Edging the lawns can be a back-breaking task, and one that is best done with someone to help you. If one person can be doing the actual edging whilst the other follows closely behind picking up the waste, it’s all done far quicker, but there is nothing more soul destroying than getting to the end of edging a whole lawn, and then looking back to realise that you have to go the whole way round again picking it all up!

There will be quite a lot to be getting stuck in with in the garden over the next few weeks, but the rewards in the coming months will be well worth it!

Things to do in your garden this month:

• BULBS, BULBS, BULBS! Get out there and plant some spring bulbs. Even if you don’t think you’ve got much space, there is always room to squeeze another packet in somewhere! If you don’t have flowerbeds, or a garden, but you do have some outdoor space where you can put some pots - I always love the bulbs which come up in the pots on our patio - they really cheer up any grey space.

• If you planted dahlias in your garden, you will likely have enjoyed the last of them for this year, so it’s time to lift the tubers out of the ground now.

• Cut back your raspberry canes - this is a job I have been putting off, as we have still been enjoying the odd one or two raspberries that are fruiting.
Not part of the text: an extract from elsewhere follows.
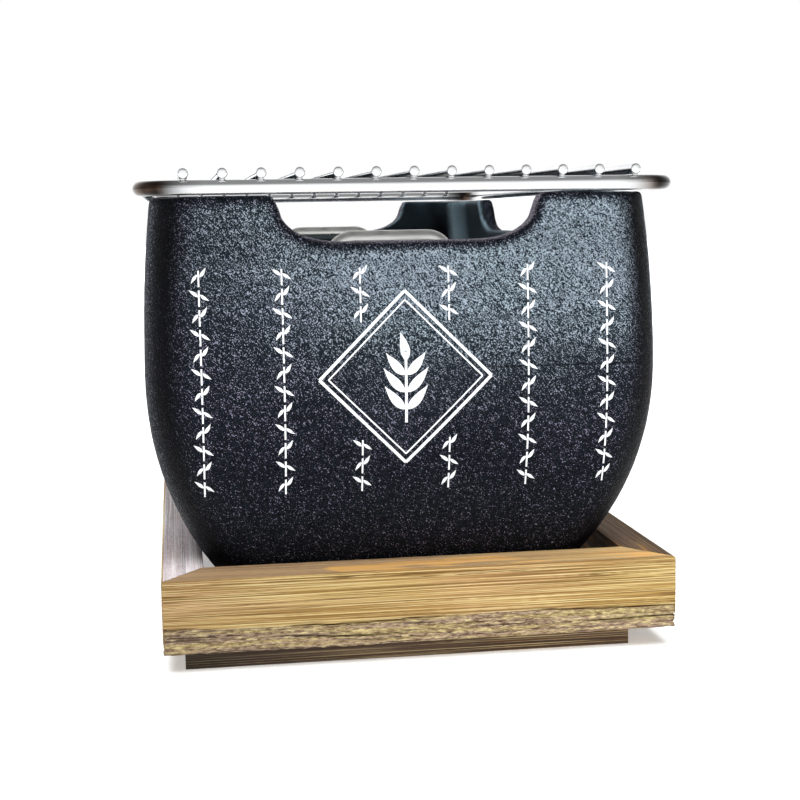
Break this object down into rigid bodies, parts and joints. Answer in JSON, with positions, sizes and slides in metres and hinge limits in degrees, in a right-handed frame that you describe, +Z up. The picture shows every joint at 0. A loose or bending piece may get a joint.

By mid-October this job will definitely need to be done, and then the netting from the fruit cages can be removed, and carefully rolled up and packed away for next year.

• Harvest any apples, and store them well for over the winter. If you do this properly, they should keep fairly well

• If you have any climbing roses, now is the time to cut them back.

• Reap the rewards of any pumpkins or squash that you have been growing - there will be more on pumpkins in next month’s column - just in time for Halloween!